Ethanol refining may release more of some pollutants than previously thought

New airborne measurements downwind from an ethanol fuel refinery in Decatur, Illinois, show that ethanol emissions are 30 times higher than government estimates. The measurements also show emissions of all volatile organic compounds (VOCs), which include ethanol, were five times higher than government numbers, which estimate emissions based on manufacturing information. VOCs and nitrogen oxides react with sunlight to form ground-level ozone, the main component of smog.

If emissions at the more than 200 fuel other ethanol refineries in the U.S. are also being underestimated, these plants could be a higher source of VOC emissions than currently thought, according to the new findings accepted for publication in the Journal of Geophysical Research: Atmospheres, a publication of the American Geophysical Union.

Ethanol, a renewable transportation fuel made from corn, constitutes approximately 10 percent of the fuel used in gasoline vehicles in the U.S., according to the new study. The renewable fuel standard mandating the use of ethanol and other renewable fuels aims to reduce greenhouse gas emissions and petroleum imports, while encouraging development and expansion of the U.S. renewable fuels sector, according to the U.S. Environmental Protection Agency.
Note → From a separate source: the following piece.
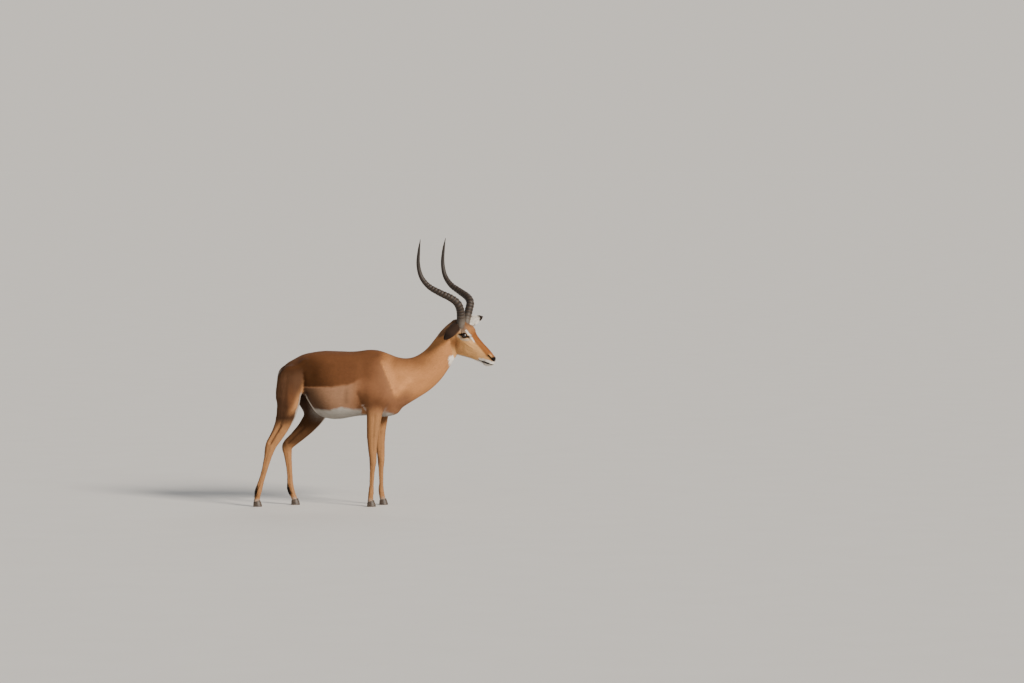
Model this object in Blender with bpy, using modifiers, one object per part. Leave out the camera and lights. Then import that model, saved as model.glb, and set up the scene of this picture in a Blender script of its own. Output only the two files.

The new study is one of the first and most detailed investigations of emissions from ethanol fuel refining, according to its lead author Joost de Gouw, a scientist at the Cooperative Institute for Research in Environmental Sciences at the University of Colorado Boulder and NOAA's Earth System Research Laboratory in Boulder, Colorado. Information about the refining process is one piece of examining the entire lifecycle of ethanol fuel emissions, from growing the corn used to make the fuel to the effect of emissions on urban air quality, he said.

“Over the past decade, because of the renewable fuel mandate, we have added 10 percent of ethanol to all the gasoline that is sold in the U.S. and so the question is: what does that do to the environment,” de Gouw said. “That is a very complicated question and it has many different aspects. One of the aspects is the air-quality implications and, to get at them, we have to know what are the emissions associated with producing ethanol and using ethanol. That is where this study fits in.”

To make the measurements they report, de Gouw and his colleagues flew an airplane downwind of an Archer Daniels Midland ethanol refinery, the third largest producer of fuel ethanol in the U.S., and took air-quality readings at three different distances from the plant. The researchers used those to calculate emissions of various gases, including VOCs, nitrogen oxides and sulfur dioxide.

They then compared their findings with government emissions estimates from 2011. Emissions of sulfur dioxide and nitrogen oxides – compounds generated by the coal-burning plant – were in-line with government estimates, but emissions of VOCs, including ethanol, were higher than government estimates. De Gouw said the VOC emissions are likely generated by the refining process, not the coal-burning that powers it.

The researchers also used government estimates and ethanol production numbers from the Renewable Fuels Association to analyze emissions from all fuel ethanol refineries in the U.S. and compare those to emissions from burning ethanol in motor vehicles.

Prevailing estimates had indicated that refining ethanol fuel and burning it in cars and trucks generate equivalent amount of VOCs, including ethanol. But, the new emissions measurements from the Decatur plant show that ethanol emissions from production of one kilogram of ethanol at the refinery are 170 times higher than what comes out of a vehicle burning the same amount of ethanol, de Gouw said. If the Decatur refinery is like most other refineries in the U.S., he added, “the higher emissions of ethanol and VOCs that we calculated from our data would make the refining process a larger source of these gases than burning the ethanol fuel in your car.”

“Obviously, this was just one refinery that we looked at, so we'd like to do more and see if these findings are more universal or if this plant was just exceptional,” de Gouw added.

The new study points to the need for more measurements of emissions coming from ethanol fuel refineries, said Dylan Millet, an associate professor of atmospheric chemistry at the University of Minnesota in St. Paul. He was not involved with the new research. Additional observational data will help scientists better understand the emissions and their impact on air quality, he said.

“If we are going to accurately assess the air-quality implications of our fuel choices, then these are important emissions to know,” Millet said.